Spektrum had many of the trappings of an American-style fraternity, but you didn't have to live with the other guys or ever deal with anyone who wasn't interested in science. We had regular Wednesday night meetings where I learned the difference between a pilsner and an ale. On rare occasions there were vodka-ingesting contests. But much of that didn't happen until later in my university career. And there was ample time for it to happen: I studied at the university for eight years, emerging with nothing more than a mere master's degree. (I'm not counting the honorary doctorate the university issued to me in June 2000.)
But that first year was a blur of streetcar commutes between lecture classes and my bedroom, which was gathering piles of books and computer equipment. I'd lie in bed reading a Douglas Adams sci-fi thriller, then toss it on the floor and pick up a physics text, then roll out of bed and sit at the computer writing a program for a new game. The kitchen is right outside the bedroom and I'd stumble in for some coffee or corn crunchies.
Maybe your sister is somewhere around, or maybe she is out with friends. Or maybe she is living with your father these days. Maybe your mother is there or maybe she is working or maybe she is out with her journalist friends. Or a friend is over and you are wedged into the kitchen, drinking cup after cup of tea and watching Bevis and Butthead in English on MTV and thinking about going somewhere to play snooker but it is just too cold outside.
And happily, there is no phys ed in this lifetime.
That will happen next year. All year. When the Finnish Army calls every male. Many guys do their army duty immediately following high school. For me, instead, it seemed to make more sense to wait until after completing a year at the university.
In Finland you have a choice: You either do the army for eight months or social services for a year. If you show strong religious reasons or some other significant excuse, you could get around both. For me, there wasn't such an out. And the option of social services didn't feel right.

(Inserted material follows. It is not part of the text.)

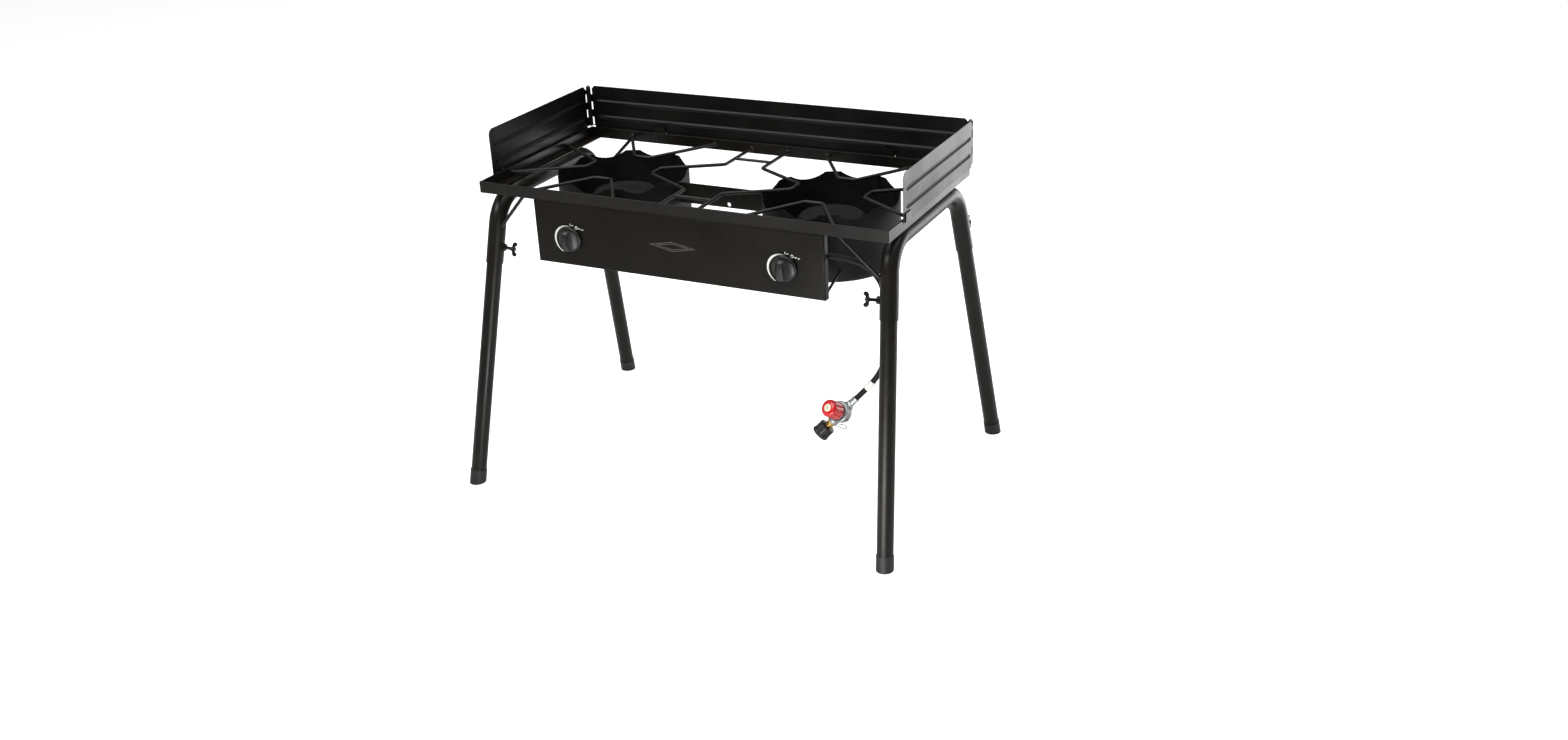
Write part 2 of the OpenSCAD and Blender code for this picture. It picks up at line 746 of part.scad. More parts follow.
// Clips welded outside the rails: U-shaped ones that the back panel stands in, and L-shaped
// ones that stop the side panels from swinging out
module windscreen_clips() {
    tab_w = 24;
    tab_t = 1.5;
    tab_low = frame_h - rail_h + 3;
    tab_top = frame_h + 12;
    seat_top = frame_h + 0.7;
    seat_h = 4;
    slot = 1.1;           // from the sheet's middle to the outer tab
    inner_t = 2.4;
    color(steel_black) for (side = [-1, 1]) flip_x(side) {
        translate([230, frame_d / 2 - weld, seat_top - seat_h])
            cube([tab_w, screen_out + slot + tab_t + weld, seat_h]);
        translate([230, frame_d / 2 - weld, tab_low])
            cube([tab_w, inner_t, tab_top - tab_low]);
        translate([230, screen_y + slot, seat_top - seat_h])
            cube([tab_w, tab_t, tab_top - seat_top + seat_h]);
        translate([frame_w / 2 - weld, -wing_front + 6, seat_top - seat_h])
            cube([screen_out + slot + tab_t + weld, tab_w, seat_h]);
        translate([screen_x + slot, -wing_front + 6, seat_top - seat_h])
            cube([tab_t, tab_w, tab_top - seat_top + seat_h]);
    }
}

// ---------- hose and regulator ----------

function unit(v) = v / norm(v);
function cord_dir(pts, i) = unit(pts[min(i + 1, len(pts) - 1)] - pts[max(i - 1, 0)]);

// A tube swept along a list of points, one ring at each
module swept_tube(pts, r, sides) {
    up = [0, 1, 0];
    rings = [for (i = [0 : len(pts) - 1])
        let (d = cord_dir(pts, i), u = unit(cross(d, up)), w = cross(d, u))
        for (k = [0 : sides - 1]) pts[i] + r * (cos(360 * k / sides) * u + sin(360 * k / sides) * w)];
    last = (len(pts) - 1) * sides;
    polyhedron(rings, concat(
        [[for (k = [0 : sides - 1]) k]],
        [for (i = [0 : len(pts) - 2], k = [0 : sides - 1])
            let (a = i * sides, b = (k + 1) % sides) [a + k, a + sides + k, a + sides + b, a + b]],
        [[for (k = [sides - 1 : -1 : 0]) last + k]]
    ));
}

module gas_hose() {
    color(plastic_black) swept_tube(hose_route, hose_d / 2, 12);
}

// Crimped ferrules at both ends of the hose
module hose_fittings() {
    color(zinc) {
        translate([manifold_right + 14, manifold_y, manifold_z]) rotate([0, 90, 0])
            cylinder(h = hose_start[0] - manifold_right - 14, r = hose_d / 2 + 1.6);
        on_regulator() rotate([0, 90, 0]) {
            translate([0, 0, reg_r + 8]) cylinder(h = reg_reach - reg_r - 2, r = hose_d / 2 + 1.6);
            translate([0, 0, reg_r + 3]) cylinder(h = 5, r = 8.5, $fn = 6);
        }
    }
}

// Zinc body: a flanged drum across the gas line, with a boss at each side
module regulator_body() {
    color(zinc) on_regulator() {
        translate([0, 0, -11]) cylinder(h = 16, r = reg_r);
        translate([0, 0, 5]) cylinder(h = 5, r = reg_r + 2.5);
        rotate([0, 90, 0]) cylinder(h = reg_r + 3, r = 9);
        rotate([0, -90, 0]) cylinder(h = reg_r + 8, r = 9.5);
        translate([0, 0, 10]) cylinder(h = cap_low + 8, r = 8, $fn = 48);
    }
}

// Red adjusting cap with finger grooves, turning on the body's spindle
module regulator_cap() {
    groove_r = 4;
    color(cap_red) on_regulator() translate([0, 0, cap_low]) difference() {
        cylinder(h = cap_h, r = cap_r);
        translate([0, 0, -1]) cylinder(h = cap_low + 6, r = 8 + fit, $fn = 48);
        for (i = [0 : 11]) rotate([0, 0, i * 30]) translate([cap_r + groove_r - 0.9, 0, -1])
            cylinder(h = cap_h + 2, r = groove_r, $fn = 24);
    }
}

module connector_nipple() {
    hex_at = reg_r + 8;
    color(brass) on_regulator() rotate([0, -90, 0]) difference() {
        union() {
            translate([0, 0, hex_at]) cylinder(h = 32, r = 6, $fn = 48);
            translate([0, 0, hex_at]) cylinder(h = 6, r = 8.5, $fn = 6);
            translate([0, 0, hex_at + 22]) cylinder(h = 4, r = 9);
        }
        translate([0, 0, hex_at + 15]) cylinder(h = 30, r = 2.5, $fn = 32);
    }
}

// Ribbed hand nut that turns on the nipple and screws on the cylinder's valve
module connector_nut() {
    nut_len = 22;
    rim_h = 5;
    color(plastic_black) on_regulator() rotate([0, -90, 0]) translate([0, 0, reg_r + nut_gap]) difference() {
        union() {
            cylinder(h = nut_len, r = nut_r);
            translate([0, 0, nut_len - rim_h]) cylinder(h = rim_h, r = nut_r + 0.8);
        }
        translate([0, 0, -1]) cylinder(h = 12, r = 6 + fit, $fn = 48);
        translate([0, 0, 8]) cylinder(h = nut_len, r = nut_r - 3);
        for (i = [0 : 15]) rotate([0, 0, i * 22.5]) translate([nut_r + 0.8, 0, -1])
            cylinder(h = nut_len - rim_h, r = 1.8, $fn = 24);
    }
}

front_rail();
back_rail();
left_rail();
right_rail();
left_burner_front_wire();
left_burner_back_wire();
left_burner_outer_wire();
left_burner_inner_wire();
right_burner_front_wire();
right_burner_back_wire();
right_burner_outer_wire();
right_burner_inner_wire();
cross_rods();
left_leg_bow();
right_leg_bow();
leg_braces();
leg_nuts();
front_left_leg();
front_right_leg();
back_left_leg();
back_right_leg();
front_left_foot();
front_right_foot();
back_left_foot();
back_right_foot();
front_left_wing_screw();
front_right_wing_screw();
back_left_wing_screw();
back_right_wing_screw();
control_panel();
panel_stays();
left_knob();
right_knob();
left_valve();
right_valve();
left_valve_stem();
right_valve_stem();
valve_screws();
manifold_pipe();
manifold_plug();
inlet_fitting();
left_burner();
right_burner();
left_air_shutter();
right_air_shutter();
burner_bolts();
left_bowl();
right_bowl();
bowl_link();
windscreen_back();
windscreen_left();
windscreen_right();
hinge_pins();
windscreen_clips();
gas_hose();
hose_fittings();
regulator_body();
regulator_cap();
connector_nipple();
connector_nut();
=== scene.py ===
# %% [markdown]
# # A two-burner camp stove
# The stove's working parts come in as a fixed frame of named nodes: rails, legs, bowls, burners.
# Nothing in that frame is moved. This lesson gives it its finishes, and models the pieces that
# need softer or finer shapes: the hose, the control panel, the knobs, the screws, the regulator.
# %% Load the frame
import json
import math
import random

import bmesh
import bpy
from mathutils import Matrix, Vector, geometry


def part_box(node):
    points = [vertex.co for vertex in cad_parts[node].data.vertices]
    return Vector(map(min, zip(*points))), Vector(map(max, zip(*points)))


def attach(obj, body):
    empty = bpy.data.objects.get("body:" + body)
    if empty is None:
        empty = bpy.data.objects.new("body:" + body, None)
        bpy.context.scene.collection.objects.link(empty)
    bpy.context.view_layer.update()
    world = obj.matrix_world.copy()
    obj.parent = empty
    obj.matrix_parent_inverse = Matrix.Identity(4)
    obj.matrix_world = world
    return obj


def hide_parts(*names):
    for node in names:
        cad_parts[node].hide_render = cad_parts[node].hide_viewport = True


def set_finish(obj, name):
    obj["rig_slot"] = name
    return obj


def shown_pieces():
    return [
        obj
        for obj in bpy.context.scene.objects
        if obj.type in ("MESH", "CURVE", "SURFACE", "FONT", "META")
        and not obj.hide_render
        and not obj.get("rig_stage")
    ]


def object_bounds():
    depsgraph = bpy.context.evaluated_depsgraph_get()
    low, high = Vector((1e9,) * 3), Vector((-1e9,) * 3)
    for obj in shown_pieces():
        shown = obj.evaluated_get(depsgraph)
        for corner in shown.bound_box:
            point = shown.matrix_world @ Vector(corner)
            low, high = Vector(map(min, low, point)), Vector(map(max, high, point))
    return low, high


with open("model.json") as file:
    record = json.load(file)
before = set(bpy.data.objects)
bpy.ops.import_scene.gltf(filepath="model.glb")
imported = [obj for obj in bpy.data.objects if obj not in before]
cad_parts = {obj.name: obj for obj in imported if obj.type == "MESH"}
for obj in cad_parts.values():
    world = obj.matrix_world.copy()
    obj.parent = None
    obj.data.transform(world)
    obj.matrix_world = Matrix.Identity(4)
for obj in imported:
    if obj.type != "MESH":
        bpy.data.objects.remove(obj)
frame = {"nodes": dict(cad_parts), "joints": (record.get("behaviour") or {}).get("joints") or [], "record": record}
cad_low, cad_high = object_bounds()
MM = 0.001
print("nodes", len(frame["nodes"]), "size", [round(v, 3) for v in cad_high - cad_low])

# %% [markdown]
# ## The camera
# The stove is seen from its front right, from a little above the windscreen. A camera's own
# axes are columns of its matrix: right, up and back. Working them out from two angles and a
# small roll keeps the view readable, where a bare matrix would hide it.
# %% Camera
EYE = Vector((1.3163, -2.3895, 1.4239))
AZIMUTH, ELEVATION, ROLL = (math.radians(a) for a in (26.89, 24.53, -2.48))
LENS_MM = 36.1

back = Vector((math.sin(AZIMUTH) * math.cos(ELEVATION),
               -math.cos(AZIMUTH) * math.cos(ELEVATION), math.sin(ELEVATION)))
level_right = Vector((math.cos(AZIMUTH), math.sin(AZIMUTH), 0))
level_up = back.cross(level_right)
right = math.cos(ROLL) * level_right + math.sin(ROLL) * level_up
up = -math.sin(ROLL) * level_right + math.cos(ROLL) * level_up
camera_data = bpy.data.cameras.new("camera")
camera_data.sensor_width, camera_data.lens = 36.0, LENS_MM
camera = bpy.data.objects.new("camera", camera_data)
bpy.context.scene.collection.objects.link(camera)
camera.matrix_world = Matrix.Translation(EYE) @ Matrix((right, up, back)).transposed().to_4x4()
bpy.context.scene.camera = camera
bpy.context.scene.view_settings.view_transform = "Standard"
print("camera", round((EYE - (cad_low + cad_high) / 2).length, 2), "m from the stove")

# %% [markdown]
# ## Small helpers
# Operators act on whatever is selected, so every step starts by deselecting. Faces and edges
# are then picked in code, by where they lie or which way they face. A finished piece has its
# place in its mesh, with its object at the origin, the same way the frame's nodes have.
# %% Helpers for modelling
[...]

It wasn't because I had anything against helping humanity. It probably had more to do with a fear that social services duty ran the risk of actually being more boring than army duty. I can't believe I'm being so candid. But talk to someone who has gone the social services route and you find that if you haven't already lined up a good place to perform them, you will be randomly assigned to an uninteresting place. And I couldn't conscientiously object. As much as I wouldn't have objected to shirking my patriotic duty, the fact is I actually do have a conscience: When push comes to shove, I don't have strong convictions against guns or killing people.
So if you opt for the army there are two new choices to make. You could go for the required eight months as a regular Joe, or go to officer training school and do eleven months as an officer. It occurred to me that it might be slightly more interesting to be an officer, despite the additional 129,600 minutes. It would also be a way of getting something more out of it.
That's how your (then) 120-pound hero became a second lieutenant in the reserves of the Finnish Army. My job was fire controller. It's not exactly rocket science.You are given the coordinates for the big guns. You read the map of where you are and then you triangulate on where you want to shoot. You do the coordinates calculations and then you radio them in or communicate using telephone wire that you helped layout. You're telling the guns where to shoot.
I remember being very nervous before going into the army, not knowing what to expect. Some people had older brothers or someone to talk to about the army, so they knew what to anticipate. There was nobody to tell me what would be happening. Well, everybody knows in general that the army isn't going to be fun. It's something perpetuated by everybody being there. But I didn't have a clear idea of what it would be like, and that made me nervous. It's sort of how I feel about having people read this book.
The most difficult times in the army involve walking around the Lapland woods with what seem like tons of cable. Frankly, I think it is tons of cable. Before officers school, you would be ordered to run around with a huge roll of cable on your stomach and two on your back, and you have to run for, like, ten freaking miles. Other times you're just standing around waiting for things to happen.
Or you ski for too long to the place where you put up the tent. That's when I realized that if God had meant us to ski, He/She/It would have equipped us with elongated fiberglass pads instead of feet. Wait a second, I don't necessarily believe in God.